Но русские шли за нами по пятам, и мы не теряли надежды, что они успеют нас освободить, прежде чем немцы переправят нас через Одер. Около Нейштетина нас совсем было накрыл разлив боя. Стреляя из носовой пушки, над нами пронесся русский истребитель. Отдаляясь с неправдоподобной быстротой, он, словно взлетев на гигантских качелях, покатился в бездонность неба. И сейчас же сзади загрохотало. Казалось, там рухнуло небо. Метнулась мысль: это — конец, сейчас со мной произойдет то, что уже произошло в эту войну с миллионами людей, я буду убит.

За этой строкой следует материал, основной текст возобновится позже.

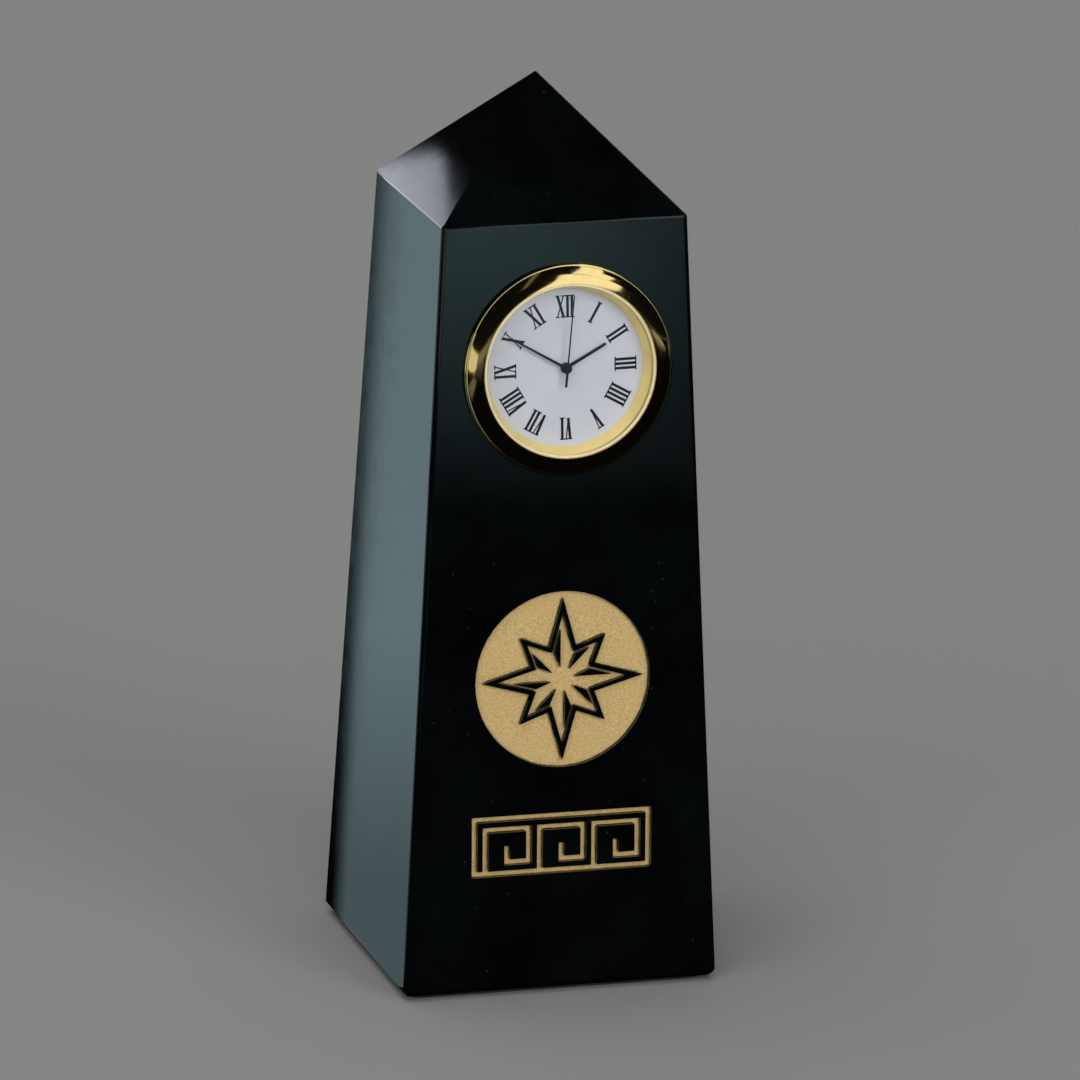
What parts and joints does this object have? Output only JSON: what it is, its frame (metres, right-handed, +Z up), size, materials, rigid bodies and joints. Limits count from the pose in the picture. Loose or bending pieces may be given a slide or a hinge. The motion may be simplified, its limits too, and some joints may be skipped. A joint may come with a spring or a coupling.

Я оглянулся назад. Что же, я должен был признать, не так уж плохо выглядела эта «объективность» уничтожения. Она надвинулась мгновенно-быстро, хищно, как зверь, как тать. Небо грозное, как на картинах Делякура. С восторгом ужаса я увидел чудовищную грань, за которой начиналось то, чего я никогда не мог себе представить: моя смерть, исчезновение всего, несуществование. И уже нельзя было удержаться. Все, как по накренившейся палубе, катилось к этой черте.

В наступившей после взрыва тишине раздался приближавшийся топот копыт. Из глуби сумерек на огромной, тяжело скакавшей лошади вырос черный всадник. За ним на отпряженных артиллерийских битюгах проскакало еще несколько немцев. Потом цепочкой — так выбегают на поле футболисты — показались пехотинцы. Это были эсэсовцы-латыши. Впереди, заботливо держа перед собой ручной пулемет, бежал рослый, рыжий, сорокалетний унтер-офицер. На его бледном, с перекошенной улыбкой лице глаза бегали с умным и хитрым, как у крысы, выражением. Его, видимо, смущало, что он так бежит как провинившийся школьник.

Но он напрасно стыдился. За их спиной опять загрохотало с такой яростной и торжествующей силой, что никто не устоял бы. С бьющимся сердцем я ждал. Сейчас за этим грозным грохотом, перед которым бегут непобедимые немцы, на дороге покажутся русские.